Mugabe était arrivé au pouvoir en 1980, avec la création du Zimbabwe, nouveau nom de la Rhodésie du Sud. Dans cette ancienne colonie britannique, la minorité blanche avait instauré depuis 1965 un régime de ségrégation raciale destiné à préserver sa domination et celle des trusts anglo-américains. Dirigée par Ian Smith, cette féroce dictature se révéla pourtant incapable d’écraser les guérillas nationalistes qui la combattaient, dont la ZANU (Union nationale africaine du Zimbabwe) menée par Mugabe. En 1980, après plusieurs années de guerre civile, le régime finit donc par conclure un accord, sous la tutelle de l’ancienne puissance coloniale.
S’il consacrait l’indépendance du Zimbabwe, avec Mugabe à sa tête, cet accord préservait l’ancien appareil d’État raciste, maintenait en place nombre de ses ministres, et réservait même un quart des sièges du futur Parlement aux Blancs, dont Ian Smith et tout son état-major. Les quatre principales multinationales opérant dans le pays (Anglo-American, Union Carbide, RTZ et Lonhro) conservaient les mêmes avantages qu’auparavant. Quant aux fermiers blancs, qui accaparaient plus de la moitié des terres, on ne pouvait redistribuer leurs terres sans leur agrément et sans indemnisation.
Ayant ainsi pactisé avec ses ennemis de la veille, Mugabe réprima par contre sauvagement une vague de grèves, dès son arrivée au pouvoir, et instaura un pouvoir brutal contre la classe ouvrière. Sa dictature de fer ne dérangeait aucunement, bien au contraire, les dirigeants occidentaux : la reine d’Angleterre le décora en 1994.

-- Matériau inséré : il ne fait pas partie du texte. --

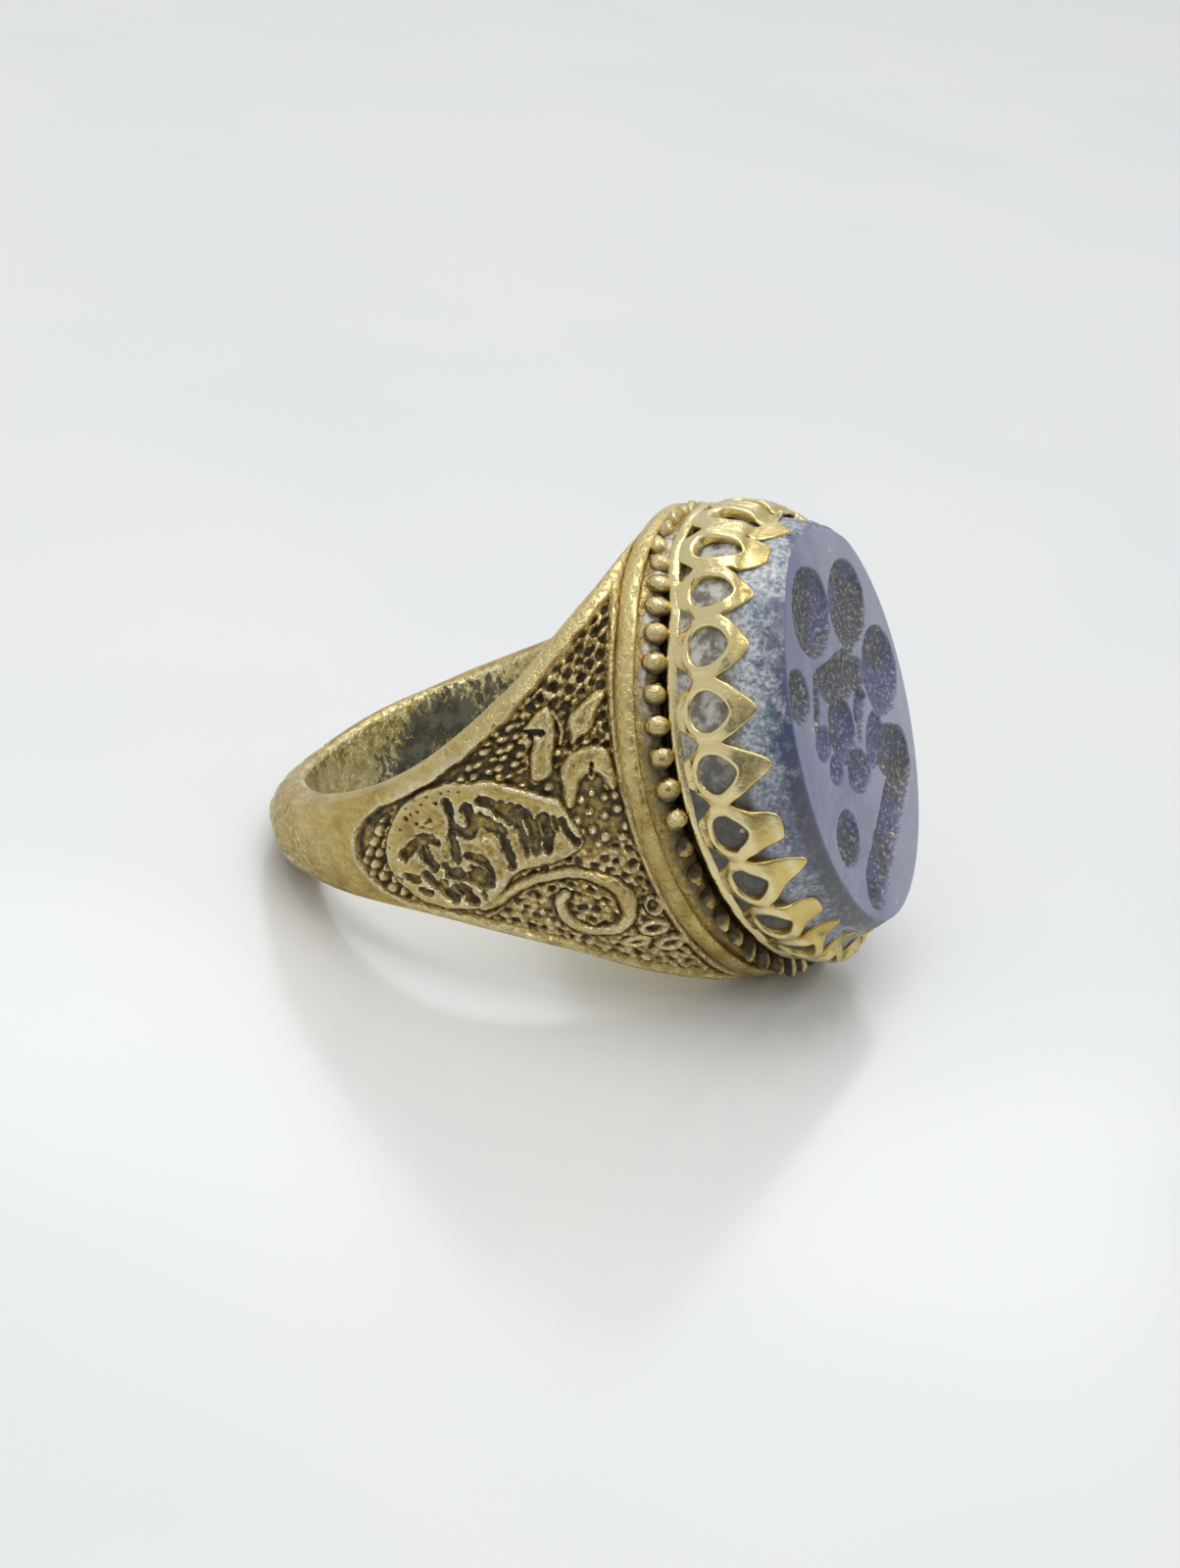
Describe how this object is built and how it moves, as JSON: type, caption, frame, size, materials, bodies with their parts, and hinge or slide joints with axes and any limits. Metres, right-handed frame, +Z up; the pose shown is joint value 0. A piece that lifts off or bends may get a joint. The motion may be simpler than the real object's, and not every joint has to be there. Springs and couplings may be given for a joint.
{
  "type": "intaglio ring",
  "caption": "Cast brass finger ring with carved shoulders, a beaded oval head and a pierced crown bezel holding a flat-topped blue stone cut as a seal.",
  "frame": {"origin": "centre of the bounding box's underside, on the surface that the ring lies on", "axes": "+Z up; +X from the palm side of the hoop towards the stone; the finger hole's axis is in the XZ plane, tipped from +Z towards -X by the angle at which the ring lies"},
  "size_m": [0.028, 0.0212, 0.0198],
  "materials": {
    "cast_brass": "satin cast brass, worn, dark in its hollows",
    "polished_brass": "filed and rubbed brass, worn",
    "lapis_lazuli": "opaque polished stone with dull cuts"
  },
  "bodies": {
    "root": {"shank": "cast_brass", "crown_bezel": "polished_brass", "lapis_intaglio": "lapis_lazuli"}
  },
  "joints": []
}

Pendant près de deux décennies, Mugabe fut ainsi l’exécutant zélé des volontés de l’impérialisme, mettant en œuvre à partir des années 1990 les privatisations et les coupes dans les services publics imposées par le FMI. Mais, craignant pour son pouvoir face à la colère des classes pauvres jetées dans la misère, il choisit, à la fin des années 1990, d’appuyer les paysans pauvres noirs qui occupaient les terres appartenant à de riches fermiers blancs. En effet, alors que 4 500 Blancs se partageaient 50 % des terres productives, et contrôlaient 90 % de la production agricole du pays, l’écrasante majorité de la population noire rurale n’avait pas de terre, ou devait survivre sur des parcelles minuscules. Mugabe encadra le mouvement pour mieux le contrôler et fit saisir par la force près de 6 000 fermes. Non seulement il redistribua les plus rentables à ses obligés, mais il épargna souvent les plus riches. On était bien loin d’une réforme agraire en faveur des paysans pauvres.

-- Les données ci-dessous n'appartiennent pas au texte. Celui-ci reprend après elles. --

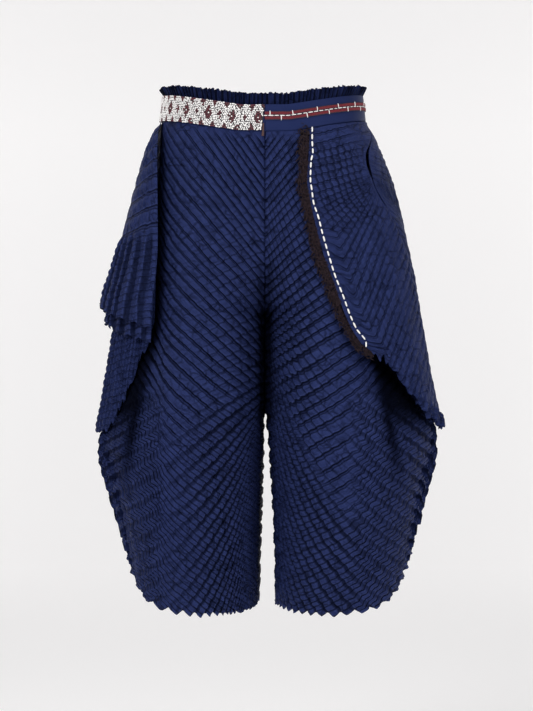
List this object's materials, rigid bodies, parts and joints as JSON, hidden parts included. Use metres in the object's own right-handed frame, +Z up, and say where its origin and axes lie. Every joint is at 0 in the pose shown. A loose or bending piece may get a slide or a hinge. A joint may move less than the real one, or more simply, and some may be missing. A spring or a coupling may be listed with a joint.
{
  "type": "pleated cropped trousers",
  "caption": "Wide cropped trousers in cross-pleated cloth, with petal hems, a tiered pleated drape on one hip, a fringed overlay on the other, and a gathered heading above the waistband",
  "frame": {"origin": "middle of the waistband, where the wearer's waist holds the garment", "axes": "+Z up, the front faces -Y, the wearer's left is +X"},
  "size_m": [0.4874, 0.2902, 0.7341],
  "materials": {
    "navy_pleats": "satin",
    "navy_band": "satin",
    "white_beads": "gloss",
    "red_braid": "matte",
    "brown_fringe": "matte",
    "brown_tab": "satin"
  },
  "bodies": {
    "root": {"waist_heading": "navy_pleats", "waistband_front_right": "navy_band", "waistband_front_left": "navy_band", "waistband_back": "navy_band", "bead_panel": "white_beads", "stripe_braid": "red_braid", "closure_tab": "brown_tab", "front_right": "navy_pleats", "front_left": "navy_pleats", "back_right": "navy_pleats", "back_left": "navy_pleats", "right_drape_upper": "navy_pleats", "right_drape_middle": "navy_pleats", "right_drape_lower": "navy_pleats", "left_overlay_front": "navy_pleats", "left_overlay_back": "navy_pleats", "fringe_trim": "brown_fringe"}
  },
  "joints": []
}
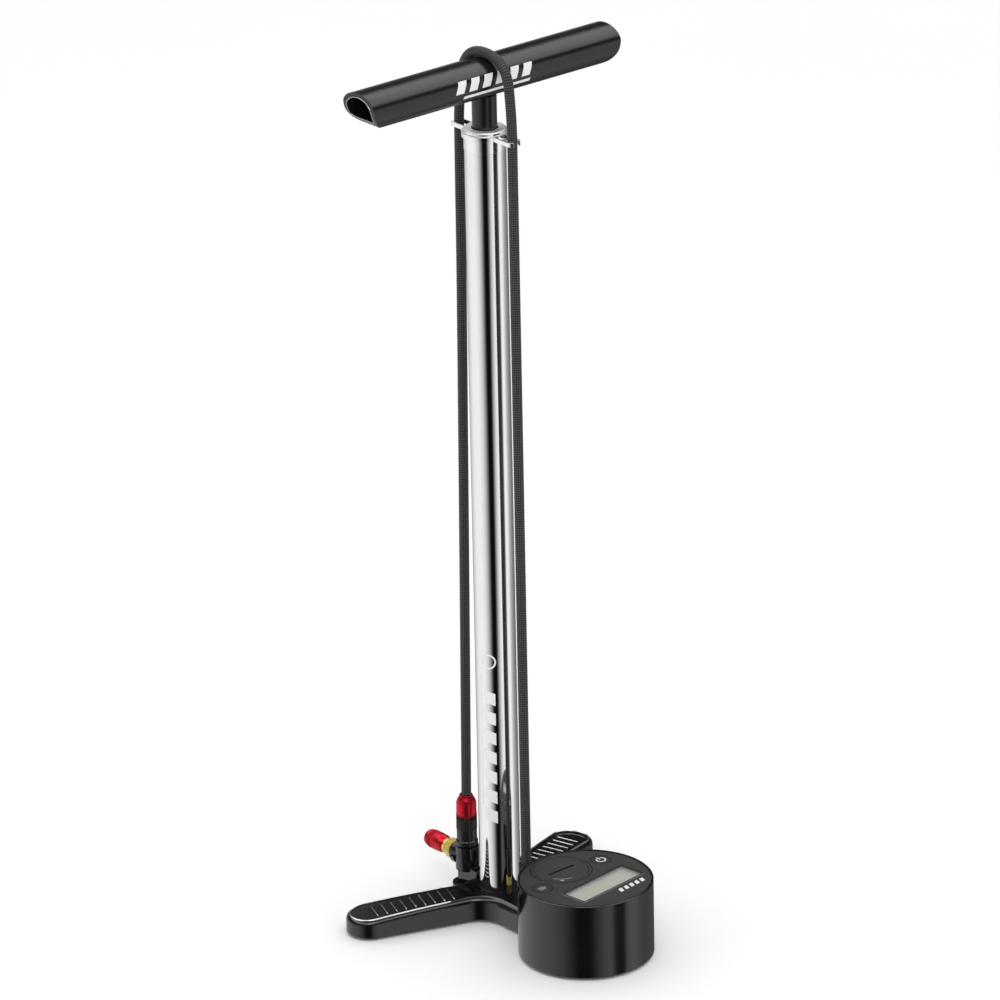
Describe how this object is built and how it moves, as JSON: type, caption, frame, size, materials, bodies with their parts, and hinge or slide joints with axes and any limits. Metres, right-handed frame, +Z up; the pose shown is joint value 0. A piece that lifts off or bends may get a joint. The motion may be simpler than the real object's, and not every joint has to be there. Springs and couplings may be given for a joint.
{
  "type": "floor bike pump",
  "caption": "Tall floor pump with a chromed barrel, cross handle, three-armed base, digital pressure gauge and a hose stowed over the handle.",
  "frame": {"origin": "on the barrel's axis, at the floor (the underside of the centre pad)", "axes": "+Z up along the barrel, +X along the cross handle, -Y towards the gauge, +Y towards the docked chuck"},
  "size_m": [0.215, 0.2179, 0.6359],
  "materials": {
    "gloss_black_paint": "gloss paint over cast aluminium",
    "polished_steel": "mirror polished",
    "zinc_steel": "zinc plated",
    "black_anodised": "satin black anodised",
    "red_anodised": "satin red anodised",
    "brass": "turned",
    "rubber": "matt",
    "plastic": "matt",
    "dial_black": "matt",
    "hose": "braided cover",
    "lcd_glass": "clear",
    "lcd_grey": "grey-green liquid crystal",
    "circuit_board": "solder mask"
  },
  "bodies": {
    "base": {"base_casting": "gloss_black_paint", "leg_pads": "rubber", "centre_pad": "rubber", "gauge_pad": "rubber", "barrel": "polished_steel", "barrel_gasket": "rubber", "valve_body": "brass", "valve_body_o_ring": "rubber", "valve_spring": "zinc_steel", "top_cap": "polished_steel", "rod_bushing": "plastic", "rod_wiper": "rubber", "hose_clip": "polished_steel", "gauge_housing": "gloss_black_paint", "gauge_base_plate": "plastic", "gauge_screws": "zinc_steel", "gauge_face": "dial_black", "lcd_window": "lcd_glass", "lcd_panel": "lcd_grey", "gauge_board": "circuit_board", "board_ring": "plastic", "button_domes": "rubber", "pressure_sensor": "brass", "gauge_union": "brass", "union_nut": "zinc_steel", "battery_tray": "plastic", "coin_cell": "zinc_steel", "outlet_fitting": "brass", "hose_ferrule": "black_anodised", "hose": "hose", "chuck_dock": "gloss_black_paint", "dock_screws": "black_anodised"},
    "piston": {"piston_head": "black_anodised", "piston_seal": "rubber", "piston_wear_ring": "plastic"},
    "handle_and_rod": {"handle": "black_anodised", "handle_washer": "zinc_steel", "handle_bolt": "zinc_steel", "rod_top_plug": "black_anodised", "piston_rod": "black_anodised", "rod_bumper": "rubber", "rod_end": "black_anodised", "piston_washer": "zinc_steel", "piston_screw": "zinc_steel"},
    "valve": {"valve_ball": "brass"},
    "power_button": {"power_button": "dial_black"},
    "mode_button": {"mode_button": "dial_black"},
    "battery_cover": {"battery_cover": "dial_black", "cover_o_ring": "rubber"},
    "chuck": {"chuck_body": "black_anodised", "chuck_sleeve": "black_anodised", "chuck_nut": "red_anodised", "chuck_adaptor": "brass", "valve_pin": "brass"},
    "chuck_head": {"chuck_head": "red_anodised", "chuck_gasket": "rubber"}
  },
  "joints": [
    {"name": "pump_stroke", "type": "slide", "parent": "base", "child": "piston", "axis": [0, 0, 1], "range_m": [0, 0.49], "deforming": ["hose"]},
    {"name": "handle_turn", "type": "hinge", "parent": "piston", "child": "handle_and_rod", "pos_m": [0, 0, 0.6], "axis": [0, 0, 1], "range_deg": [-20, 20]},
    {"name": "valve_lift", "type": "slide", "parent": "base", "child": "valve", "axis": [0, 0, -1], "range_m": [0, 0.002], "stiffness_N_per_m": 60, "springref_m": -0.002, "deforming": ["valve_spring"]},
    {"name": "power_button_press", "type": "slide", "parent": "base", "child": "power_button", "axis": [0, 0, -1], "range_m": [0, 0.0008], "stiffness_N_per_m": 800, "springref_m": -0.0005},
    {"name": "mode_button_press", "type": "slide", "parent": "base", "child": "mode_button", "axis": [0, 0, -1], "range_m": [0, 0.0008], "stiffness_N_per_m": 800, "springref_m": -0.0005},
    {"name": "battery_cover_turn", "type": "hinge", "parent": "base", "child": "battery_cover", "pos_m": [-0.0031, -0.07037, 0.0553], "axis": [0, 0, 1], "range_deg": [0, 60]},
    {"name": "chuck_lift", "type": "slide", "parent": "base", "child": "chuck", "axis": [0, 0, 1], "range_m": [0, 0.025]},
    {"name": "chuck_head_turn", "type": "hinge", "parent": "chuck", "child": "chuck_head", "pos_m": [0, 0.06, 0.0287], "axis": [0, 1, 0], "continuous": true}
  ]
}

Cela suffit cependant pour que les grandes puissances mettent Mugabe au ban, Bush fils ajoutant même le Zimbabwe à sa liste des États voyous en 2002. Les sanctions économiques commencèrent, gelant une partie des avoirs du pays dans les banques occidentales et tarissant les sources de devises. Et, malgré les nouveaux plans du FMI acceptés ensuite par Mugabe, l’embargo mis en place par les grandes puissances ne prit pas fin avant sa chute, fin 2017.

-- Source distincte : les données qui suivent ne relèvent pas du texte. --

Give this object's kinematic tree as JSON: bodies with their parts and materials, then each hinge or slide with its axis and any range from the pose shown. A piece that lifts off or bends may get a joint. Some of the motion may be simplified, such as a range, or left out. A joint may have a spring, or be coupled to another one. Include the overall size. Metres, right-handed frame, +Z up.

Aujourd’hui, le pays est exsangue, un tiers de la population vit de l’aide alimentaire et le taux de chômage avoisine les 80 %. Le coup d’État qui a écarté Mugabe en 2017 n’y a rien changé : l’inflation a atteint 175 % cet été.
Loin d’être l’ami des classes pauvres, Mugabe fut donc celui des puissants du monde capitaliste, qui lui reprochaient seulement de n’avoir pas toujours été assez docile. Et, s’il n’est pas pour rien dans la ruine de son pays, celle-ci est d’abord le produit de la domination impérialiste.